Kendini güçlü ve bağımsız gören insanın iradesiyle, güçsüz ve bağımsız insanın iradesi elbette aynı boyutta düşünülemez. Sorunların aslen hepsinin temelini felsefi boyut oluşturmaktadır ki çözümsellikte danışılan her zaman mantelizmdir. Kültürel ve sosyal bağlamda yaşamındaki olağan ve olağandışı şeyleri muhakemesinde kendini bir köşeye çekerek sorgulayanımız epeyce de azınlıktadır.
Farkında olalım veya olmayalım uğraştığımız çoğunda felsefik bulgular yatmaktadır. Çözümsüzlükmüş gibi bizlere yansıtılan zoraki sorunların üstesinden gelebilmemiz irademiz ve özgüvenimizin altında yatmaktadır. Anlamlaştıramadıklarımızı istişare ettiğimizde çıkan bulgular ne kadar bizlere acayipmişçesine gelse de hayatın dayattıklarından ibarettir.
Farklı insanlarla yaptığımız dialogların çeşitliliğiyle kendimizi kişisel geliştirebilmemize fırsatlar oluşturacaktır. Herkesin kendi anlayışıyla bakış açısının zenginliği de bizlerin organil ilişkiler kurabilmemize imkan sağlayacaktır. Yani insanı bütünlüğüyle kabullenerek, insanlarla uğraşırken ilgili bir konuları irdeleyebilme erdemliliğiyle seviyeli tartışarak sonuca ulaşabilmektir.

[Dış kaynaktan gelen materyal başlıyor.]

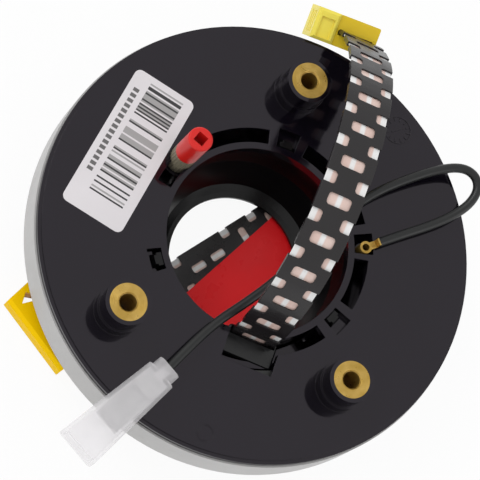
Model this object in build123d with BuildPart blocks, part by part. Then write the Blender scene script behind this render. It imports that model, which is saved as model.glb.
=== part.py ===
from build123d import *
import os
from math import atan2, cos, degrees, hypot, pi, radians, sin, tan

# Steering clock spring, in millimetres. The turning axis is Z, face up. The origin is on the
# axis at the end face of the back neck, on which the part rests.

# Driving dimensions of the two casings
disc_radius = 54.0
disc_top = 24.0
disc_thickness = 2.0
rim_step_width = 0.9
rim_step_drop = 0.4
casing_wall = 1.8
casing_overhang = 0.4
casing_lower_edge = 11.8
casing_bevel = 1.6
casing_gap = 0.2
rib_drop = 1.6
collar_wall = 1.4
collar_height = 2.2
floor_thickness = 2.0
floor_top = 11.0
neck_inner_radius = 32.0
neck_wall = 2.4
running_gap = 0.3
fit_gap = 0.1

# Hub opening, sleeve and funnel
ring_inner_radius = 22.9
ring_outer_radius = 24.5
ring_depth = 3.0
slot_outer_radius = 28.1
window_outer_radius = 29.3
skirt_inner_radius = 29.4
skirt_wall = 1.5
trough_floor_top = 14.2
trough_floor_thickness = 1.2
tube_wall = 1.3
funnel_edge_radius = 23.6
funnel_edge_height = 11.5
funnel_foot_radius = 19.4
funnel_foot_height = 5.5
bore_radius = 16.3
bore_edge_height = 3.2
bore_edge_thickness = 0.8
flange_thickness = 1.6
flange_radius = 31.5

# Openings round the hub ring, as start and end angles in degrees
slot_angles = [(98.7, 168.0), (28.2, 77.8), (342.0, 369.4), (293.0, 321.4)]
window_angles = [(82.9, 94.0), (12.6, 23.2), (326.8, 337.2)]
blind_window_angles = (204.0, 216.0)
hook_angles = [88.5, 332.0, 210.0]

# Snap hooks, and the ledges on the disc that they catch
hook_half_angle = 3.5
ledge_half_angle = 5.5
ledge_thickness = 1.6
hook_gap = 0.25
hook_arm_thickness = 1.2
hook_barb_reach = 2.35
hook_root_height = 4.0

# Lip under the disc, and marks moulded on its face
lip_depth = 2.6
lip_thickness = 1.1
lip_gap = 0.5
dial_inset = 6.1
dial_angle = 55.7
dial_radius = 3.6
gate_inset = 4.7
gate_angle = 269.4
gate_radius = 2.1
mark_line = 0.3
mark_height = 0.15

# Threaded bosses for the wheel hub
boss_gap = 2.95
boss_angles = [90.0, 225.0, 315.0]
boss_height = 8.8
boss_radius = 5.5
boss_collar_radius = 5.95
boss_collar_height = 3.4
insert_radius = 4.5
insert_length = 10.0
thread_radius = 2.1

# Lock pin
pin_circle_radius = 26.85
pin_angle = 150.0
pin_radius = 3.0
pin_height = 14.6
pin_head_length = 10.2
pin_socket = 2.6
pin_socket_depth = 4.6
pin_socket_turn = 67.0
pin_rib_count = 24
pin_stem_radius = 1.7
pin_press_travel = 5.2
pin_lift_travel = 1.5
guide_wall = 0.8
lug_width = 1.6
lug_height = 1.8
lug_reach = 30.9
lug_clearance = 0.2
notch_half_angle = 5.0
notch_depth = 1.2
guide_half_angle = 11.0
peg_length = 1.8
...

Sorunların boyutunu anlamaya çalışırken yaşanılan huzursuzluğu, mutsuzlulukları da empatiksel olarak yoğun hissedebilmemiz gerekir. Karşımızdaki bireyin kabullenemeyeceklerini subliminal pozitif anlamlaştırarak bilinçaltı anlayabilmesine yardımcı olmalıyızdır. Mamafih ergenlerde daha fazla görülen tepkisel davranışların büyük sebebidir.

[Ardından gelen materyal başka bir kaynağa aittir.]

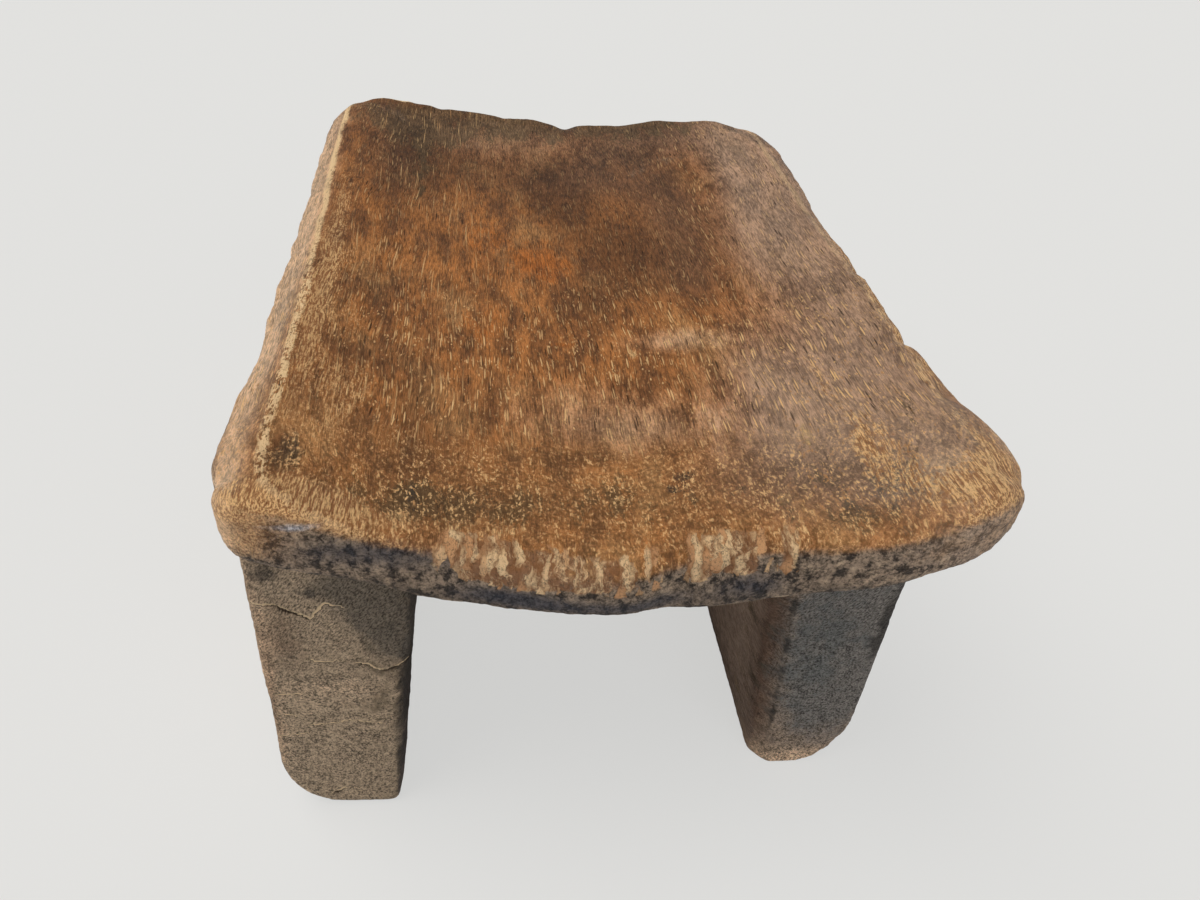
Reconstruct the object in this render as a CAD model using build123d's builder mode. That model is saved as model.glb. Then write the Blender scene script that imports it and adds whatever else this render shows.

Karşımızdakilerin eğitim, sosyal, kültürel konumu göz önüne alınarak kaldırabileceği kadarını vererek zamana bırakmak ihtiyacını doğurur. Her şeyin ansızın anlam kazanamayacağını belli bir zaman alacağını ve zaman aşımında sabır ve anlayışın önemini kavrayabilmektir. Başkalarının düşünce ve davranışlarına önem ve özen verebilmektir.
Entellektüel açıdan kendimizden başlayarak sorunları her yönüyle analiz ederken söylenmeye değmeyecek derece basite alınmış bilinen gerçekler acıdır. Kendisi hakkında yaşamındaki olumsuzlukları kabul edici ve cesurca dışavurma iradesine gelebilenler, sorunları her boyutuyla üstesinden gelebileceğidir. Bu insanlar çözümsüzlüğü kabullenmediği gibi vazgeçmeyerek sürekli direnirler.
Her problemin doğmasına sebep verecek şeyler vardır ki o seviyeye gelmesine müsaade etmeden santranç misali sonraki adımlarımızı bilinçli atmamız gerekmektedir. Kararlılıklarımızla yaşamımızı sürdürürken verilen fedakarlıkların bedeli olacağını bilmeliyizdir. Zamanın bizlere ne getireceğini bilmeksizin daim teyakkuzda bulunarak kendimize iyilik yapalım. Hayatı anlamak pahalıya mal olabilir.
Fedakarlıklarımız kaldırabileceğimizden fazlası olmamalı. Sonrasında pişmanlık ve kuşku için geri dönüşü olmayan sürece kendimizi sokmayarak ruhsal rahatsızlığımıza sebep olmayasın. Sorunlardan kendini nasıl kurtaracağını yaşadıklarımızdan öğrenirken başkalarından da sorumlu olduğumuz kanaatiyle kararlarımızı kati almalıyızdır.